Hillel Halkin in the preface of his translation of Menahem-Mendl notices that unlike Tevye, Mehahem-Mendl does not have a real-life prototype, despite Sholem Aleichem in his own preface to the 1910 edition wrote that Menahem-Mendl is a real person, with whom "the author was personally and intimately acquainted, having lived through a great deal with him for nearly 20 years". Halkin suggests that this statement is a tongue-in-cheek reference to the writer himself, who indeed was engaged in stock speculations, among other occupations, and traveled a lot, although the stories are in no way autobiographical.

==Publication history==
The stories were written during 1892-1913 in various publications. In 1909 the first book was printed under the title מנחם מענדל, reprinted in 1910 in a significantly abridged form. In 1913, 45 more letters were printed in the Yiddish daily Haynt, and from which the second volume was published.

The first book was first translated in English as The Adventures of Mehahem-Mendl in 1969 by Tamara Kahana, the second one was first translated as The Further Adventures of Menachem-Mendl: (New York―Warsaw―Vienna―Yehupetz) in 2001.
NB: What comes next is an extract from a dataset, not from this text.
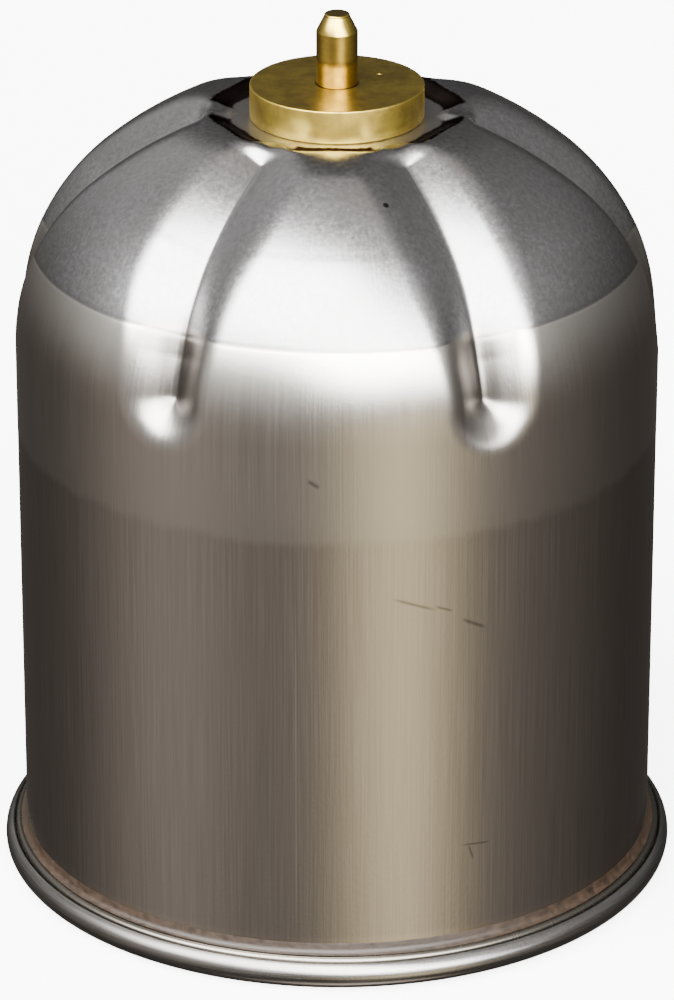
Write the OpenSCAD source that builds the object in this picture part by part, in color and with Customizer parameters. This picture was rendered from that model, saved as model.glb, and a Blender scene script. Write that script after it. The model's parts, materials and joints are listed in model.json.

The (translation of the) 1910 edition the stories are grouped in six chapters:
- I: London: The stock exchange in Odessa (לאנדאן (אדעסער בערזע))
- II: Papers: The Yehupetz stock exchange (פאפירלעך (יעהופעצער בערזע))
- III: Millions: Merchants, brokers, and speculators (מיליאָנען (סוחרים, מעקלערס און "שפּעגעלאַנטען))
- IV: A respectable occupation: Menahem-Mendl, writer (א בכבוד'ע פרנסה (מנחם-מענדל - א שרייבער))
- V: No luck!: Menahem-Mendl, marriage broker (עס פידלט נישט (מנחם-מענדל - א שדכן))
- VI: Terrible luck!: Menahem-Mendl, agent. (שלים-שלים-מזל (מנחם-מענדל - אן אגענט))

It also has a vitriolic postscript commentary from his shviger (mother-in-law).

In 2002 the translation of the second edition of the first book by Hillel Halkin was published as The Letters of Mehaknem-Mendl and Shayne-Sheyndl by Yale University.
- Londons: The Odessa Exchange
- Stocks & Bonds: The Yehupetz Exchange
- Millions: Traders, Agents, and Speculators
- An Honorable Profession: Menakhem-Mendl Becomes a Writer
- It’s No Go: Menakhem-Mendl the Matchmaker
- Always a Loser: Menakhem-Mendl the Insurance Agent

Manachem-Mendl is among the characters of the unpublished play יקנ”ז (Yaknez; 1894), a satire on brokers and speculators from Yehupetz.

==Other media ==
===Jewish Luck===

Jewish Luck

In 1925, a silent film Jewish Luck (Еврейское счастье) was released in the Soviet Union directed by Alexey Granovsky, starring Solomon Mikhoels as Mehahem-Mendl. The Russian intertitles were written by Isaac Babel. The film was one of the first Soviet Yiddish films released in the United States.

The initial setting is in Berdichev rather than Kasrilevka.

In 1991 the restored version was released produced by the National Center for Jewish Film, with new English intertitles by Robert Szulkin.

The Menahem-Mendl adventures were dramatized by the Moscow State Yiddish Theater as the last Soviet stage production by Granovsky, Luftmentshn (see wikt:luftmensch) in 1928.

===Tevye and His Seven Daughters===
In the 1968 Israeli film Tevye and His Seven Daughters Mehahem-Mendl (Illy Gorlitsky) acting as a shadkhn (marriage broker) borrows from Tevye 33 rubles of dowry money to play on stock exchange promising hefty return, a promise never kept.